En opposition avec l'univers du luxe et l'exigence de beauté qui anime l'héroïne, l'esprit kitsch de cette résurrection m'a beaucoup amusée, tout comme le décalage entre la vie d'esthéte décrite par
Irène et la profession du couple. Tous deux possèdent un magasin de meubles, ironiquement appelé "Meubles pour tous" et se montrent passionnés par ce commerce, surtout Marcelo qui dans sa haine d'Ikea, exhortait ses clients à choisir ses meubles " pour faire en sorte que l'amour d'autrui se change en matière, en bois si possible des essences nobles et non des succédanés inhospitaliers, plastifiés, ignobles."
Si j'ai aimé ces dissonnances, j'ai aussi apprécié la construction du récit qui révèle des contradictions de plus en plus flagrantes dans le récit d'
Irène à mesure que se déroule la narration. Peu à peu la perfection se fissure, des abîmes de noirceur se découvrent et le récit de l'amour jusqu'à la mort vacille. Même s'il est sans grande surprise, le coup de théâtre final va obliger le lecteur à reconsidérer tout ce qu'il a appris d'elle.
Certains romans semblent trop courts et on aurait aimé que l'auteur en dise davantage. D'autres naissent d'une idée intéressante et tournent en boucle sur cette seule idée. le roman de
Manuel Vilas aurait pu être une excellente nouvelle mais se révèle un roman décevant, monotone et répétitif.
Ainsi l'usage de la répétition, lorsqu'elle est stylistique, peut donner une poésie certaine à l'écriture. Mais lorsqu'elle est narrative, elle devient rapidement lourde et gratuite. La tendance de l'auteur à utiliser cette technique donne au récit une pesanteur et un manque d'authenticité qui nuit à la fluidité du monologue d'
Irène.
Par ailleurs le langage qui se veut poétique et qui multiplie les références et les citations de poètes, m'a souvent semblé plat et vaguement mièvre ( " Si le bâteau avait transporté des fleurs et non de l'artillerie, il n'aurait pas coulé." ).
Les comparaisons entre les vers cités et le style de Vilas penchent plutôt en sa défaveur tant ses phrases sont généralement courtes et saccadées.
Enfin, l'éloge de la richesse est totalement insupportable et ne peut se justifier uniquement dans le personnage d'
Irène. On perçoit chez l'auteur une célébration infantile des hôtels de luxe, des lits queen size et des grosses cylindrées.

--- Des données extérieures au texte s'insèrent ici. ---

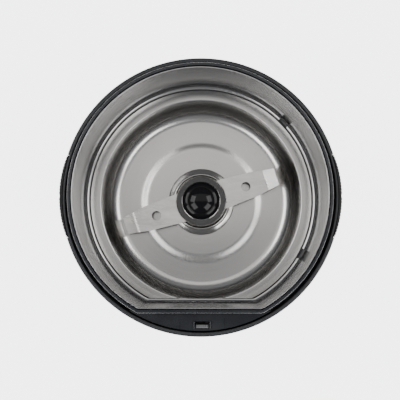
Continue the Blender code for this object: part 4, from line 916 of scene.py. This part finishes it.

Ses personnages justifient ainsi leurs modes de vie : "Le luxe symbolise avant tout le désir d'une vie plus intense, ce qui lui semblait légitime."
Les clichés se multiplient, diffusant l'idée que la beauté, la passion et les grands sentiments ne peuvent se vivre que dans l'opulence.
L'attachement aux biens matériels, symbolisé par l'amour des montres de marque, se décline dans un placement de produits qui n'a rien à voir avec la démarche parodique de
Bret Easton Ellis.
L'auteur va jusqu'à prêter une intention politique héroïque à celle qui se révolte contre un ordre établi bien trop populaire par son refus d'emprunter un taxi bas de gamme. Et son premier amant qui lui conseille de suivre l'exemple d'Aristote Onassis et autres puissants de ce monde pour atteindre l'excellence, signifie également que la beauté est réservée à ceux qui ont de l'argent.
Avec cette même naïveté bourgeoise, il semble suggérer que le plaisir et la joie nécessitent un environnement luxueux pour se développer.
En condensant l'histoire d'
Irène sous forme de nouvelle, l'auteur aurait peut-être pu éviter répétitions et clichés fâcheux pour donner plus de sens à l'histoire d'une femme qui réinvente sa vie.